Проблему взаимоотношения пророка со всеми людьми, а не только с «мирской властью» решает и М. Ю. Лермонтов в своем стихотворении «Пророк», являющемся откликом на пушкинское (написано спустя 15 лет, в 1841 г.). Лермонтов начинает с того, чем закончил Пушкин: С тех пор как Вечный Судия Мне дал всеведенье пророка…

Лермонтовский пророк уже не посредник между Богом и людьми. У М. Лермонтова пророк — гонимый людьми гений. Главная мысль стихотворения в том, что «нет пророка в отечестве своем». Отверженный, не понятый людьми «прорицатель», «дух изгнанья» Демон, гордый Мцыри — это герой Лермонтова-романтика.

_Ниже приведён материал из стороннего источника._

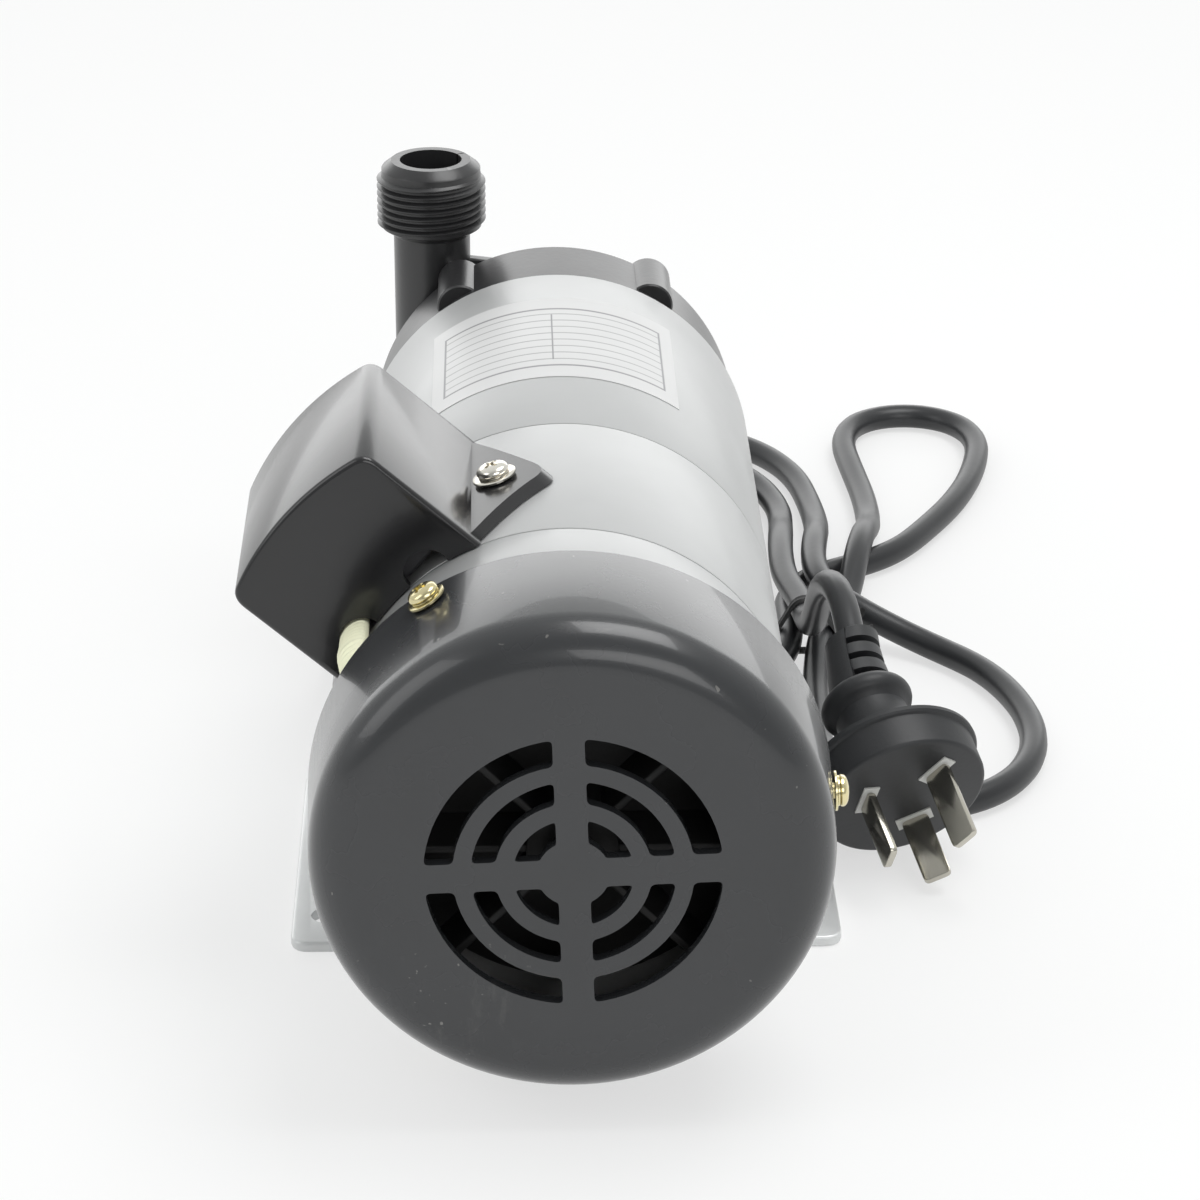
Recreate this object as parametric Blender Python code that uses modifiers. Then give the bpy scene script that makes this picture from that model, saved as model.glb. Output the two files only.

Отказываясь от смысловой соотнесенности с «Книгой Исайи», где высшим долгом пророка является донесение до людей гласа Божьего, М. Лермонтов рисует своего пророка как романтического героя-изгнанника. (Хотя некоторые, возможно не осознанные самим М. Лермонтовым заимствования из «Плача» пророка Иеремии недавно отмечены исследователями.) Духовная «пустыня мрачная» из пушкинского стихотворения приобретает у М. Лермонтова черты некой романтической пустыни, неведомой экзотической земли, освещенной звездами и противопоставленной «шумному граду». Таким образом, сопоставив два стихотворения, мы видим их безусловную связь и общие черты: метафоричность, обращение к библейскому образу. Однако по стилю пушкинское стихотворение более философическое, в нем больше церковнославянизмов, оно ближе к традициям классицизма, хотя ни в коей мере не сводится к ним.

М. Лермонтов же раскрывает тему пророка, как тему трагического непонимания людьми свободной творческой личности, намеренно отказываясь от архаизмов и используя глубоко проникновенные печальные разговорные интонации, свойственные романтикам.